The goal of the project is to support this type of analysis by developing computational models of argumentation in political discourse. Ideally, such models should reflect the mentioned factors, and should be transparent and flexible enough for experienced analysts to experiment with the setting of relevant meta-parameters in their attempt to identify plausible interpretive schemes and draw adequate conclusions. This defines the building of scalable models for political argumentation as an inherently interdisciplinary problem between Political Science and Computer Science. The former could not achieve scalability and data-driven predictive modeling without the latter; and the latter could not design analytically adequate model architectures without continuous in-depth exchange with the former. Model development has to go hand in hand with the development of a novel, joint analytical (meta-)methodology.
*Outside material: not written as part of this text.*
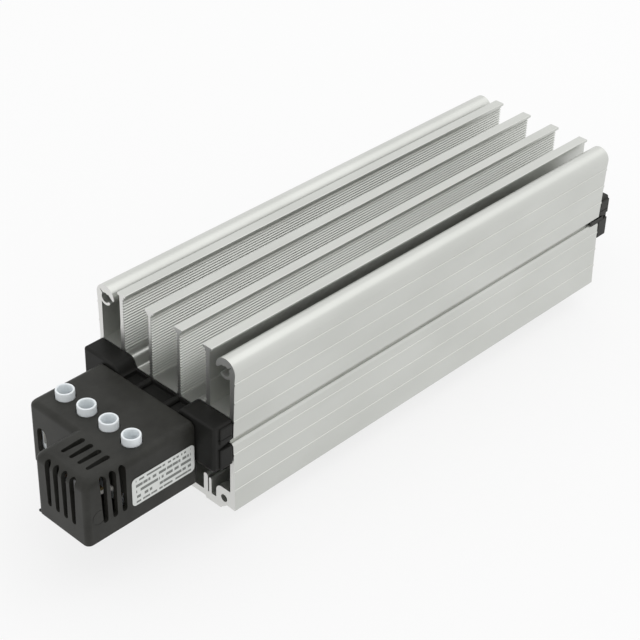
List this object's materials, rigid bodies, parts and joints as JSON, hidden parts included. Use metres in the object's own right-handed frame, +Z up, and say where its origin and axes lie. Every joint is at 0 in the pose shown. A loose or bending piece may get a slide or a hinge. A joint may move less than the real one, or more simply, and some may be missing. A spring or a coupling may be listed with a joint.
{
  "type": "enclosure heater",
  "caption": "Finned aluminium enclosure heater with flat ceramic heating stones, a plastic terminal box with screw collars and a vented cage, an end cap and a rail clip.",
  "frame": {"origin": "under the middle of the outline, on the surface the heater stands on with its clip", "axes": "+X along the profile from the terminal box to the end cap, +Z up from the rail clip to the fin tops, +Y across the fins"},
  "size_m": [0.2376, 0.0612, 0.0641],
  "materials": {
    "anodised_aluminium": "satin anodised, drawn along its length, saw-cut ends",
    "plain_aluminium": "plain rolled",
    "black_polyamide": "moulded, fine satin texture",
    "phenolic_resin": "moulded resin",
    "natural_nylon": "smooth bluish white",
    "brass": "turned",
    "zinc_plated_steel": "bright zinc plate",
    "heating_ceramic": "dry sintered",
    "polyimide_film": "amber film",
    "silicone_insulation": "soft matt",
    "silver_label": "metallised film, blank"
  },
  "bodies": {
    "root": {"heatsink_profile": "anodised_aluminium", "terminal_end_bracket": "black_polyamide", "far_end_cap": "black_polyamide", "terminal_box_cover": "black_polyamide", "terminal_box_base": "black_polyamide", "end_screw_1": "zinc_plated_steel", "end_screw_2": "zinc_plated_steel", "terminal_strip": "natural_nylon", "clamp_insert_1": "brass", "clamp_insert_2": "brass", "clamp_insert_3": "brass", "clamp_insert_4": "brass", "clamp_screw_1": "zinc_plated_steel", "clamp_screw_2": "zinc_plated_steel", "clamp_screw_3": "zinc_plated_steel", "clamp_screw_4": "zinc_plated_steel", "thermostat_body": "phenolic_resin", "thermostat_cap": "plain_aluminium", "thermostat_blade_1": "brass", "thermostat_blade_2": "brass", "insulating_sleeve": "polyimide_film", "ceramic_stone_1": "heating_ceramic", "ceramic_stone_2": "heating_ceramic", "ceramic_stone_3": "heating_ceramic", "ceramic_stone_4": "heating_ceramic", "stone_frame": "natural_nylon", "upper_electrode": "plain_aluminium", "lower_electrode": "plain_aluminium", "element_lead_1": "silicone_insulation", "element_lead_2": "silicone_insulation", "bridge_lead": "silicone_insulation", "thermostat_lead_1": "silicone_insulation", "thermostat_lead_2": "silicone_insulation", "rating_label": "silver_label", "rail_clip": "zinc_plated_steel", "clip_rivet_1": "plain_aluminium", "clip_rivet_2": "plain_aluminium"}
  },
  "joints": []
}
While it will not be possible any time soon for a computational model to capture the full bandwidth of relevant clues, interdependencies and analysts’ intuitions, we believe that it is possible now to pull together a number of recent research threads from different areas, preparing the ground for more comprehensive interdisciplinary modeling.

The project is a collaborative effort, combining expertise from computer linguistics/machine learning (Jonas Kuhn & Sebastian Padó, University of Stuttgart) and political science (Sebastian Haunss, University of Bremen).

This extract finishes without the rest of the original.